The central focus of the first episode made for a compelling transition for Piper, which has been carried out in the rest of the episodes up to this point. I missed the rest of the cast in the opening, but this was a great kick off for the new, maybe wiser, Piper.
To make up for the Piper-focused episode, episode two gave us the rest of the ladies and introduced our new character Vee (played perfectly by Lorraine Toussaint). Vee is fan favorite Taystee’s “street mother.” This episode provided some more backstory on Taystee and started to show the many sides of Vee, who quickly began manipulating the women around her (Red also knows Vee from the last time she was in prison).
As the episodes have progressed, Vee has gained control of the black girls, made Crazy Eyes (Susanne) her right-hand gal, and attempted to put a wedge between Taystee and her buddy Washington (who is clearly in love with Taystee). Vee keeps referring to how things used to be and how the black girls ruled the prison and not the Latinos. She also gets most of the black girls moved to custodial duty and (in episode six) reveals to them her plan: She’s smuggling in tobacco, which they will roll and sell.
Red has found herself flying solo after losing the kitchen, her power, and her friends last season. She’s now forced to make buddies with the “Golden Girls” (including a lady with Alzheimer’s who keeps looking for her husband Jimmy), but her idle hands quickly find a new project: the greenhouse, which she turns into a new smuggling ring through the drainage line. We didn’t get many specifics on how this actually works, but perhaps we will later. Red wants to be back on top or at least good with her old girls.

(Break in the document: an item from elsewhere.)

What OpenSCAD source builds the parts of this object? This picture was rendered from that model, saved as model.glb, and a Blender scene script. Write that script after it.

Episode six (“You Also Have a Pizza”) finished the complete setup for the rest of the season. It revealed both Red’s and Vee’s plans and put Piper on the path of figuring out where all the money is going at the prison. (There’s clearly some major fraud happening.) This is partly thanks to Larry, who wanted her to be his prison mole so he could write another piece about prison life. Piper was rightly put off by his idea, but she decides to go about it in her own way, starting a prison newsletter as a cover for investigating issues at the prison.
Her first story involves going around asking the inmates how they define love, which is fitting since the whole episode takes place on Valentine’s Day. The characters’ answers are scattered throughout the episode and provide for some humorous and sad moments.

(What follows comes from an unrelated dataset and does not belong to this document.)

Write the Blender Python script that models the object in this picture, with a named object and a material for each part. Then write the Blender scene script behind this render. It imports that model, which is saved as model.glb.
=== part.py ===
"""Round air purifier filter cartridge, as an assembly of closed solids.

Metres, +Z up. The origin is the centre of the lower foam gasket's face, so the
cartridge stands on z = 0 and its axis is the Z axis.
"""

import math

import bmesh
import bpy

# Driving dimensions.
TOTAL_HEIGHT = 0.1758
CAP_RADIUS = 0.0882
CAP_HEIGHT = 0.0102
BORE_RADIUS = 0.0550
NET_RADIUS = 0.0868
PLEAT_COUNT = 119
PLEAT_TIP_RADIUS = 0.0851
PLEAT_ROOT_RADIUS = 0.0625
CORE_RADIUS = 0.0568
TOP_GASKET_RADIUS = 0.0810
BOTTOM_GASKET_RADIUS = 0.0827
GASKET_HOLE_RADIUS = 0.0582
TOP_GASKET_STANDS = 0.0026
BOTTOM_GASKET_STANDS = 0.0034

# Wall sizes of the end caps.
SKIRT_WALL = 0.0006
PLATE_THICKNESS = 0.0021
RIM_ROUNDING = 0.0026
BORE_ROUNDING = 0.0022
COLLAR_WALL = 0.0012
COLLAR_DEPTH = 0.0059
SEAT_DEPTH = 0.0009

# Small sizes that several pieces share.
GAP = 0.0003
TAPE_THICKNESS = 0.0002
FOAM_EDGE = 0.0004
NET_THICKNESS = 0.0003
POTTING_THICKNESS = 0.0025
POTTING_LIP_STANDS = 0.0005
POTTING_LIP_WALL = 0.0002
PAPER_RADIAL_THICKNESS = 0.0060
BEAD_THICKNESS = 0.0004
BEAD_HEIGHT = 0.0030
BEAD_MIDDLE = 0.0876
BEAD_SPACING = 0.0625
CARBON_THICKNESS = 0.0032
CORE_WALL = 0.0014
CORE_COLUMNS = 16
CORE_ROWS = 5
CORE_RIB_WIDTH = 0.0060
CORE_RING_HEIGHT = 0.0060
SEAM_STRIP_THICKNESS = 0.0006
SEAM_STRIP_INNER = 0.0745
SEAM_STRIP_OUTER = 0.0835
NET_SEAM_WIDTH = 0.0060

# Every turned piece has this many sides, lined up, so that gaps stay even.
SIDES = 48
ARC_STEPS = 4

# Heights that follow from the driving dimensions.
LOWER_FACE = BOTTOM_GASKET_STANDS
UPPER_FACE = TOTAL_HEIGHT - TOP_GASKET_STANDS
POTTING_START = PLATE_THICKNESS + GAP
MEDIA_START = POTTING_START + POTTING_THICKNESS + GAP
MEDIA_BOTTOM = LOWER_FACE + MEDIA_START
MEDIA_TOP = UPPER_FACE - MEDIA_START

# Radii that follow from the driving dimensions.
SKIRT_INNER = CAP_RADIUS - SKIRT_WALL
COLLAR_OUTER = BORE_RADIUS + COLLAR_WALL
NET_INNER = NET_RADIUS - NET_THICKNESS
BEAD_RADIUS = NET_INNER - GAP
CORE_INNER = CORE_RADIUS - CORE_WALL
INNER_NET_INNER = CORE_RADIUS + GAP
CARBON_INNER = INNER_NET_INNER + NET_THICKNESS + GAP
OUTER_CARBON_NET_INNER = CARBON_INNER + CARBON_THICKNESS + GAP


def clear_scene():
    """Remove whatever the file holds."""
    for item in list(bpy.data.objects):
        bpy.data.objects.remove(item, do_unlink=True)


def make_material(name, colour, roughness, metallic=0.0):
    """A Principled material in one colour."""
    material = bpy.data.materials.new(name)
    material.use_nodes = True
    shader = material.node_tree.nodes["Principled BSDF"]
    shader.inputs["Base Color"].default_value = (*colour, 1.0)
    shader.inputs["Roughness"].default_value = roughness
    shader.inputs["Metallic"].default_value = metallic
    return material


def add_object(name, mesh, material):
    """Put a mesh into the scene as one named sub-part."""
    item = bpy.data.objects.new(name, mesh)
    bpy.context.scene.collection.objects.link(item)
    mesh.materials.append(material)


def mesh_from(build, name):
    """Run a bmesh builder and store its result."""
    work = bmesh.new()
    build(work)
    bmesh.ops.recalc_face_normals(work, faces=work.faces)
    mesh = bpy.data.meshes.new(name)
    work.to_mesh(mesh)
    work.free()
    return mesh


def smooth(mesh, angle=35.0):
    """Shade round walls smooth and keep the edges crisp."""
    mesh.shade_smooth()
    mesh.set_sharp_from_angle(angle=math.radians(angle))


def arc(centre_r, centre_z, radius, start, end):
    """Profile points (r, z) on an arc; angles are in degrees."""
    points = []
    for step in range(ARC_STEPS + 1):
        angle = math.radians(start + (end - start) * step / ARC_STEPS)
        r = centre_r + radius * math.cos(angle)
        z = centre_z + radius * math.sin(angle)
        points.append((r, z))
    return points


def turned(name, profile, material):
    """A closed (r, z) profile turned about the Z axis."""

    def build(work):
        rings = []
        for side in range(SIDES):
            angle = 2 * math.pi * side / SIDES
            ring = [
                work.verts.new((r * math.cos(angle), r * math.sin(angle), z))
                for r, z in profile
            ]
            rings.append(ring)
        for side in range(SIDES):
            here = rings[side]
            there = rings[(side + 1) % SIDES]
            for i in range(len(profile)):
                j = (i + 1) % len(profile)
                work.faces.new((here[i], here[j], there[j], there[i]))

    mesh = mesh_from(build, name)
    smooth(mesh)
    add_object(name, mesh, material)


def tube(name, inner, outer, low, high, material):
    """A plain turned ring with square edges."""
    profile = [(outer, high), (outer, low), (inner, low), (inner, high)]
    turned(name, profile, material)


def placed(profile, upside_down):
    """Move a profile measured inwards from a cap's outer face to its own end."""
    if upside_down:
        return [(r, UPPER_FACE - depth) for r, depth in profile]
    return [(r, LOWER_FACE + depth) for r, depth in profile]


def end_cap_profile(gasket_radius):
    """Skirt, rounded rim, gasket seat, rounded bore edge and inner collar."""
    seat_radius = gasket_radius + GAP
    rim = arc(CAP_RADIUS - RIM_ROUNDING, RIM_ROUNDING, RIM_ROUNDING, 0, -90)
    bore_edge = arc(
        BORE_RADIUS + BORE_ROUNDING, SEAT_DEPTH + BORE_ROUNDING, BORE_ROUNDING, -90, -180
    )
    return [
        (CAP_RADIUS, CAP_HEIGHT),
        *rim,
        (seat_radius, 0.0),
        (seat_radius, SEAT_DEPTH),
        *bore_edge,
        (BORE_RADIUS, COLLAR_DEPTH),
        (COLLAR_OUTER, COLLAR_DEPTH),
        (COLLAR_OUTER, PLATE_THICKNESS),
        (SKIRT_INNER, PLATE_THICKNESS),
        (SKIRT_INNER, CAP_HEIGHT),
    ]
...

What’s great about OITNB is that they balance present time with backstory so well. So far this season has given us some really compelling backstories for Crazy Eyes, Gloria, Washington, and — most surprisingly — Morello, which made episode four (“A Whole Other Hole”) the standout episode of the first half of the season.
As for the men, Healy is still irritating as he tries to make friends with Caputo (who’s in a bar band called Side Boob) and make the girls like him again. Bennett is doing his best to help pregnant Diaz, but it also being blackmailed by all the Latino women who keep requesting that he smuggle in items for them. And Jason Biggs’ Larry has been playing daddy for Polly, which led him to awkwardly kissing her on Valentine’s Day. This is the only storyline that feels unnecessary and creatively lacking.
After six episodes, it is safe to say season two is off to a strong — and perhaps darker — start. Check back next week for a review of the second half of the season. Get watching inmates!
Best Moments So Far:
Pretty much every scene with Soso. Particularly when Piper tries to sell her for blanket.
Morello’s backstory and side trip to her “fiancé’s” house was heartbreaking.
Red and Piper becoming friends. I like the relationship between them.
Sophia teaching all the women about their anatomy.